# A physical wifi adapter is not installed



## danny.ng (Sep 8, 2012)

Hi, i'm using dell 15r laptop and intel wifi Proset (win7 32bit), it works fine most of the time. But today i have one issue with it, i received a bubble message at the taskbar saying that "a physical wifi adapter is not installed", when i opened device manager there was no network adapter showing in there, i also tried to reinstall the driver but it's still didnt help. 

Please help me asap, thanks in advance


----------



## 2xg (Aug 5, 2009)

Welcome to TSF,

We can start off with something simple and see if it helps using the Windows 7 System Restore. Try restoring your computer back to when the Wi-Fi adapter was working.
System Restore - Windows 7 features - Microsoft Windows


----------



## danny.ng (Sep 8, 2012)

Well i did use the system restore, but it didnt help


----------



## CCT (Mar 21, 2009)

per: http://www.techsupportforum.com/forums/f31/wireless-network-adapter-not-installed-305580.html

"If there is no option in the BIOS to disable it (obviously we want that enabled), then the only option is to check the physical adapter. 

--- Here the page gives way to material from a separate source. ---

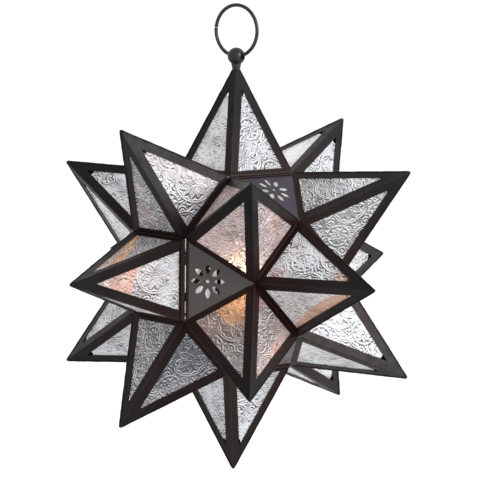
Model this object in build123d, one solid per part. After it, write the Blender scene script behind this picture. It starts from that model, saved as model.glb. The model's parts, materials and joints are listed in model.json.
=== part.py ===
from build123d import *
import math
import os

# A hanging star lantern of sheet metal and pressed glass. Eighteen hollow points stand on
# the square sides of a rhombicuboctahedral core, and its eight three-sided sides are flat
# plates pierced with a flower. Five points and four plates make up the door. A candle
# stands in a cup inside, and the top point carries a ball with the hanging ring through it.
#
# Millimetres, +Z up. The origin is where a hook bears on the inside of the ring, at its top.
# The door faces +X, its hinge is on the +Y side and its catch is on the -Y side.

# ---- driving dimensions ------------------------------------------------------------------

# The star
core_edge = 62.6            # side of every square and of every three-sided plate
point_height = 84.4         # square base to sharp tip
sheet = 0.5                 # thickness of the sheet metal
ridge_strip = 7.0           # width of metal left beside each ridge of a point
base_strip = 4.3            # width of metal left along each base edge
tip_cut = 3.0               # length taken off a sharp tip, under its solder cap
cap_height = 2.2            # height of a solder cap
cap_radius = 1.45           # radius of a solder cap at its foot

# Glass panes and the tabs that hold them
glass = 2.4                 # thickness of a pane
pane_side_margin = 4.6      # pane edge in from a ridge
pane_base_margin = 2.0      # pane edge in from a base edge
pane_tip_gap = 27.0         # sharp tip down to the blunt end of a pane
tab_sheet = 0.5             # thickness of a retaining tab
tab_width = 4.0             # width of a retaining tab
tab_lip = 2.6               # length of tab folded over the glass
tab_clearance = 0.1         # air between a tab and the glass
base_tab_spacing = 30.0     # between the two tabs on a base edge
side_tab_height = 30.0      # height of a side tab above the base edge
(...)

Remove the battery from the laptop and disconnect the A/C power.
Open the access panel on the bottom that covers the wireless adapter.
Reseat the mini-PCI wireless adapter in it's socket.
Reassemble and see if it's detected.

If this fails, the hardware may have simply died, it happens. "


----------



## danny.ng (Sep 8, 2012)

Thanks CCT, but i have already checked in BIOS, the internal bluetooth and internal wlan were all enabled


----------



## danny.ng (Sep 8, 2012)

Anybody can help ?


----------



## 2xg (Aug 5, 2009)

Please try reinstalling the network driver from Safe Mode with Networking, you might want to visit Dell's driver's support and update the chipsets as well.


----------